*Given instruction*
Each line that holds the string "parts" counts once; say how many such lines there are and add nothing.

*Listing*
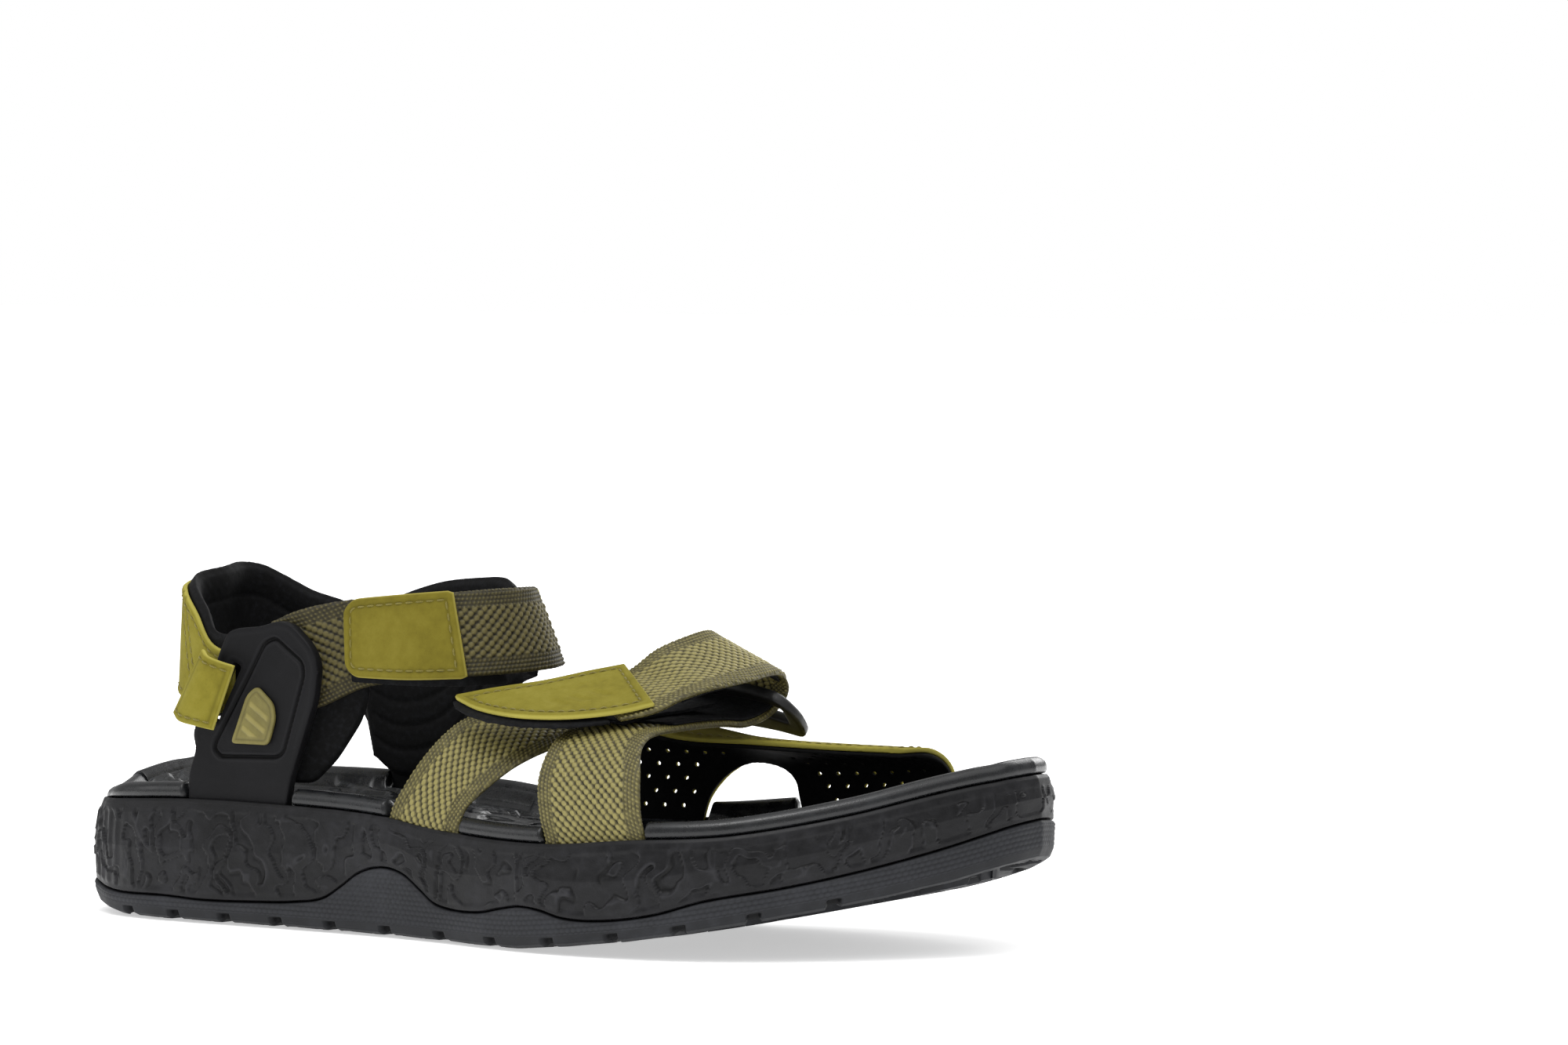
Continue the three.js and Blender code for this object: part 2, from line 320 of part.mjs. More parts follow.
---
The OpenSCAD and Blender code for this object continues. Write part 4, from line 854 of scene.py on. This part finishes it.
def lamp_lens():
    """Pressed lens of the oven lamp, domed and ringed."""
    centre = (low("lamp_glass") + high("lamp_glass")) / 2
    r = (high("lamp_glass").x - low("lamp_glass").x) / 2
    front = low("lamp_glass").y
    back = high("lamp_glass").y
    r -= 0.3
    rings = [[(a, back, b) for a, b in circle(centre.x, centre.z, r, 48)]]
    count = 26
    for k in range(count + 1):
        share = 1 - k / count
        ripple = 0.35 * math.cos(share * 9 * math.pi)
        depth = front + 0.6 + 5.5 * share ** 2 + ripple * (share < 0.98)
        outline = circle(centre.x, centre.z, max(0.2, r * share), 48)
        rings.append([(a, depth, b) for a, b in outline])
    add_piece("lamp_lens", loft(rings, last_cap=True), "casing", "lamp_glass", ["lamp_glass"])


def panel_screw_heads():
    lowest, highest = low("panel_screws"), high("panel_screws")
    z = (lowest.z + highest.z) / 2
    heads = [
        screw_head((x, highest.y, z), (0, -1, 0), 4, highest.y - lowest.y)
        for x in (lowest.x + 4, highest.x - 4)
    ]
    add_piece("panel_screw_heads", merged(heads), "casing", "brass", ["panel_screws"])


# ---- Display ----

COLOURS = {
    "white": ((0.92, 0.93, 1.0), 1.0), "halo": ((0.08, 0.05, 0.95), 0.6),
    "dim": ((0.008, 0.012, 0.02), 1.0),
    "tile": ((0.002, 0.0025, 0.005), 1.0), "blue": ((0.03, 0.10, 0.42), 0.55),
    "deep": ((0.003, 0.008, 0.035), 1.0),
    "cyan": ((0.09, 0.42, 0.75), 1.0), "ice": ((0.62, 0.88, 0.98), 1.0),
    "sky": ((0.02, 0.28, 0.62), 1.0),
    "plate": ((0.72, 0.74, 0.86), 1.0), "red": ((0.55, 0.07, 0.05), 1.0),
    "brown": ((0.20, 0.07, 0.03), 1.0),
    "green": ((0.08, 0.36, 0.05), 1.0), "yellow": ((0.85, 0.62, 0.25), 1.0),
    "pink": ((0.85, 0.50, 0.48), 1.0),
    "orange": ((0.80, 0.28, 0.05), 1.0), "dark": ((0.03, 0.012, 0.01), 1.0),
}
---
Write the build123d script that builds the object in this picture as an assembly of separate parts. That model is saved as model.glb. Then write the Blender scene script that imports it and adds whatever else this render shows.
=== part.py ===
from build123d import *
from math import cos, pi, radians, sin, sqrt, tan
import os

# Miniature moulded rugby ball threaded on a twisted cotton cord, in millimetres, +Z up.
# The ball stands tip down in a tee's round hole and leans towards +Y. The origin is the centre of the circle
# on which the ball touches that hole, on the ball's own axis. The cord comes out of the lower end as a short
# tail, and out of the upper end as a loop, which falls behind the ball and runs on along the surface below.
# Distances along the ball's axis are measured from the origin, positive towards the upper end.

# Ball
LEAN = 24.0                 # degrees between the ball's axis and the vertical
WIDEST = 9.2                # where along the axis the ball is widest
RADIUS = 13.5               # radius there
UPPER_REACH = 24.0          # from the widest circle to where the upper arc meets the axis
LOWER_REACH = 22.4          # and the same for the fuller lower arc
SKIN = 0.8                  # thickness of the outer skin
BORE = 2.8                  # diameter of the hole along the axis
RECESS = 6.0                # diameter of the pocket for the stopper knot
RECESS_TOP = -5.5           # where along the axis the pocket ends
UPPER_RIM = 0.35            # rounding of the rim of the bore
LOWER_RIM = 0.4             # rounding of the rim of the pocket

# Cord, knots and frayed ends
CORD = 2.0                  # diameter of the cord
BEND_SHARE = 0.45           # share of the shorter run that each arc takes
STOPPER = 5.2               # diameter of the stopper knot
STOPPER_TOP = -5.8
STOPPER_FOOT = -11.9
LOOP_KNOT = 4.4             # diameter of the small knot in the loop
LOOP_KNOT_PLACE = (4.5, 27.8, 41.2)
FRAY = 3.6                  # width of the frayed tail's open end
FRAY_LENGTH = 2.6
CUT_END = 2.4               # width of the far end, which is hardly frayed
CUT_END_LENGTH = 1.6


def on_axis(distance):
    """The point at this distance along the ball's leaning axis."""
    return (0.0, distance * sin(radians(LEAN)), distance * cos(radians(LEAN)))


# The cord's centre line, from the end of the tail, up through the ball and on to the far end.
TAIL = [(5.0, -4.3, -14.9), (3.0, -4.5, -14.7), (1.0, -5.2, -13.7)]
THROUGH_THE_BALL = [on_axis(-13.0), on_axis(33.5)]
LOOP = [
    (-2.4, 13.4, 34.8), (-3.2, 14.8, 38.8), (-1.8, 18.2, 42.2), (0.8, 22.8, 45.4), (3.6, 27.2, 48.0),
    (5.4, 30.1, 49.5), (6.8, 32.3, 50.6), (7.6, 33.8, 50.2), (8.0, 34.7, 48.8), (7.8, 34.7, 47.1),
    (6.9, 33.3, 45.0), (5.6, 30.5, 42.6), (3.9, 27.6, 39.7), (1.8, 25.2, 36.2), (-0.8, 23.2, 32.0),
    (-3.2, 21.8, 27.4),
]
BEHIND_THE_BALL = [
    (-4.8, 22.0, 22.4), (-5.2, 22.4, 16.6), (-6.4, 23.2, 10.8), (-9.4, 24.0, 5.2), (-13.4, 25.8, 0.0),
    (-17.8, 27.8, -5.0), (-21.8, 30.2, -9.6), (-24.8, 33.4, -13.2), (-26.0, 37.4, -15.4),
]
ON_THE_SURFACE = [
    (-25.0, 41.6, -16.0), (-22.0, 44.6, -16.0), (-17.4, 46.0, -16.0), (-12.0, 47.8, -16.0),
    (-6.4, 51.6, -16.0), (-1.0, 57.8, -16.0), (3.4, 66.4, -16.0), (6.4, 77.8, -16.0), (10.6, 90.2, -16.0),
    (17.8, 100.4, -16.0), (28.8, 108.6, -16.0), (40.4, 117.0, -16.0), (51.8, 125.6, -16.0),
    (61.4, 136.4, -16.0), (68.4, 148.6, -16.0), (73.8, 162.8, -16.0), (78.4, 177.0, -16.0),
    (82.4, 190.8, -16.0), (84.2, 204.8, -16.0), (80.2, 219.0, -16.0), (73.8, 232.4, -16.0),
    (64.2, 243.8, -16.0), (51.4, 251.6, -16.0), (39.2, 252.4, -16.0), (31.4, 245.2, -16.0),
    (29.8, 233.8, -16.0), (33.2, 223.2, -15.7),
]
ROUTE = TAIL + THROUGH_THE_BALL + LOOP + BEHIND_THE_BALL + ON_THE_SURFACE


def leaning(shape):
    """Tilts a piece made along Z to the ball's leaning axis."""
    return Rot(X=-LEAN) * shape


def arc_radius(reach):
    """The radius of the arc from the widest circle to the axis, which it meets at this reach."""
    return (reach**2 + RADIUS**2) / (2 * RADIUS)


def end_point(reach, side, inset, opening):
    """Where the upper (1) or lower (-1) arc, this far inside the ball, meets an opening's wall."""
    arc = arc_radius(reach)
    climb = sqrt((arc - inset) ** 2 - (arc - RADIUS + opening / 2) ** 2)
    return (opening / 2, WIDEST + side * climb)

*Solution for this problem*
2